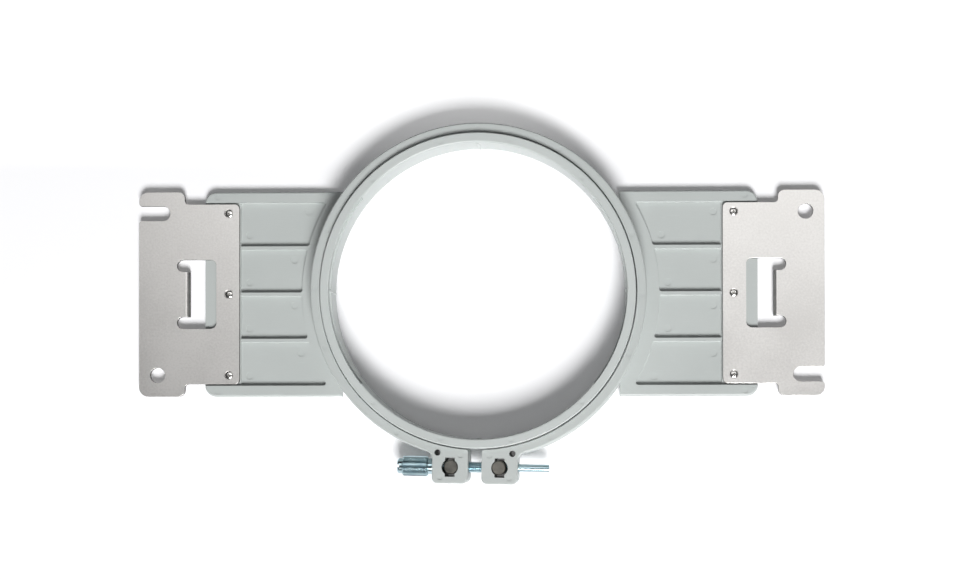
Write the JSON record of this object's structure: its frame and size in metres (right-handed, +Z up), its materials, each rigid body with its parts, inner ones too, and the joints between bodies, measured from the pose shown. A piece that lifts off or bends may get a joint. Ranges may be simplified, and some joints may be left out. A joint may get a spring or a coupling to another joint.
{
  "type": "machine embroidery hoop",
  "caption": "Round tubular embroidery hoop for a multi-needle machine: split outer ring with thumbscrew clamp, loose inner ring, and flat arms with slotted metal mount plates.",
  "frame": {"origin": "on the axis of both rings, on the plane that the hoop lies on", "axes": "+Z up, out of the side with the metal plates' mounting faces; +X from one mount plate to the other; the clamp is on the -Y side"},
  "size_m": [0.355, 0.1845, 0.0205],
  "materials": {
    "frame_plastic": "satin, moulded",
    "ring_plastic": "satin, moulded",
    "plate_metal": "satin, blasted and nickel plated",
    "screw_steel": "bright zinc",
    "thumbscrew_zinc": "bright zinc plate",
    "barrel_steel": "dull, bright at the chamfers",
    "insert_brass": "plain"
  },
  "bodies": {
    "frame": {"outer_frame": "frame_plastic", "left_mount_plate": "plate_metal", "right_mount_plate": "plate_metal", "left_plate_screw_back": "screw_steel", "left_plate_screw_middle": "screw_steel", "left_plate_screw_front": "screw_steel", "right_plate_screw_back": "screw_steel", "right_plate_screw_middle": "screw_steel", "right_plate_screw_front": "screw_steel", "left_plate_insert_back": "insert_brass", "left_plate_insert_middle": "insert_brass", "left_plate_insert_front": "insert_brass", "right_plate_insert_back": "insert_brass", "right_plate_insert_middle": "insert_brass", "right_plate_insert_front": "insert_brass", "clamp_barrel": "barrel_steel"},
    "inner_ring": {"inner_ring": "ring_plastic"},
    "thumbscrew": {"clamp_screw": "thumbscrew_zinc"},
    "nut": {"clamp_nut": "barrel_steel"}
  },
  "joints": [
    {"name": "inner_ring_slide", "type": "slide", "parent": "frame", "child": "inner_ring", "axis": [0, 0, 1], "range_m": [-0.003, 0.03]},
    {"name": "clamp_screw_turn", "type": "hinge", "parent": "frame", "child": "thumbscrew", "pos_m": [-0.0018, -0.08963, 0.0095], "axis": [-0.9998, 0.0201, 0], "range_deg": [0, 360]},
    {"name": "clamp_nut_travel", "type": "slide", "parent": "frame", "child": "nut", "axis": [0.9998, -0.0201, 0], "range_m": [0, 0.001]}
  ],
  "couplings": [
    {"joint": "clamp_nut_travel", "follows": "clamp_screw_turn", "m_per_rad": 0.000159}
  ]
}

——————————

→ Problem description
Extract, from the material above, each line holding the word "that".

→ Result of the task
Write the JSON record of this object's structure: its frame and size in metres (right-handed, +Z up), its materials, each rigid body with its parts, inner ones too, and the joints between bodies, measured from the pose shown. A piece that lifts off or bends may get a joint. Ranges may be simplified, and some joints may be left out. A joint may get a spring or a coupling to another joint.
  "frame": {"origin": "on the axis of both rings, on the plane that the hoop lies on", "axes": "+Z up, out of the side with the metal plates' mounting faces; +X from one mount plate to the other; the clamp is on the -Y side"},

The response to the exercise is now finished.